Jean-François Fogel
Hay que ser realista, Francia va por mal camino: la gripe aviar amenaza su “foie gras”, la deuda pública supera el 60 por ciento del PIB y su selección de fútbol prepara su mundial con cuidadosas derrotas. El presidente de la República es un prejubilado (un uno por ciento de los electores quieren su renovación en el cargo). El gobierno se dedica a hacer trampas para impedir importaciones de tejidos de China o inversiones de empresarios de la India. Además, EE.UU. se burla de su escritor Bernard-Henri Lévy que pretende superar, dos siglos después, el insuperable viaje de Alexis de Tocqueville a través de América. (La versión inicial se titulaba De la démocratie en Amérique, la de Lévy que se publica mañana en francés es American Vertigo).
¿Qué es lo que nos queda? Teorías, claro. En Francia, nunca faltan las teorías. No sabemos cómo resolver nuestros problemas pero tenemos una teoría sobre el por qué y el cómo del problema de la decadencia nacional. Tenemos tantas explicaciones que basta pasear por una librería para comprobarlo; este sector del pensamiento es ahora una industria. Nació en 2003 con La France qui tombe (La Francia que cae, de la casa editorial Perrin) del historiador Nicolas Baverez. El libro roza ahora los ciento cincuenta mil ejemplares vendidos y lo que fue al principio un caudal de libros se transformó en un río cuyas aguas no se detienen.
Hay de todo: La France en faillite (Francia en quiebra) de Rémi Godeau (Calmann-Lévy), L’Agonie des élites (La agonía de las élites) de Jean Brousse y Nathalie Brion (La Table Ronde), Un Adieu à la France qui s’en va (Adiós a la Francia que se va) de Jean-Marie Rouart (Grasset), Le Crépuscule des petits dieux” (El crepúsculo de los pequeños dioses) de Alain Minc (Grasset), Les Illusions gauloises (Las ilusiones galas) de Pierre Lellouche (Grasset), Le Malheur français (La desgracia francesa) de Jacques Julliard (Flammarion), La Société de la peur (La sociedad del miedo) de Christophe Lambert (Plon).
“Ya no puedo leer todos los libros que critican a Francia, me dice un amigo catalán. Es una explosión donde se duplica el placer: el placer de hablar mal de Francia, y el placer de tener toda la razón”. El blanco de todos estos libros es un cóctel de corporaciones donde se encuentran los funcionarios, los políticos (tanto de derecha como de izquierda), a veces la prensa y unas “élites” cuya mala definición no consigue esconder que incluyen al propio autor del libro.

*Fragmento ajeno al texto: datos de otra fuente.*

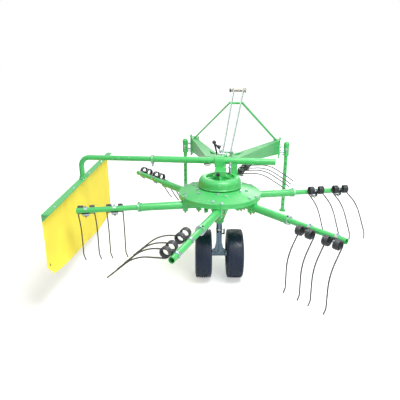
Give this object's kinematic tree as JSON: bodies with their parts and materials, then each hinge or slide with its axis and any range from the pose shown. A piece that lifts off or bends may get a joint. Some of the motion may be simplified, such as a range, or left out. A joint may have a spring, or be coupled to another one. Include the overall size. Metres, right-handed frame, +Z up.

Como ejercicio literario de masoquismo tiene mucho más ambición que el clásico chiste autodestructor de los argentinos, el que cuenta el chófer de taxi nada más salir del aeropuerto Azeiza (¿Por qué los argentinos no usan paracaídas? Che, porque de todas maneras siempre caen mal.) Tampoco tiene la dimensión de un Edward Gibbons dedicándose a pintar la caída del imperio romano (frente a Julio César, Chirac es un payaso). Aquellos autores, en francés, ya tienen un nombre: son “déclinologues”, lo que se puede traducir por “decadencianólogos”. Es un oficio nuevo y tiene gran futuro pues todavía no hemos tocado el fondo.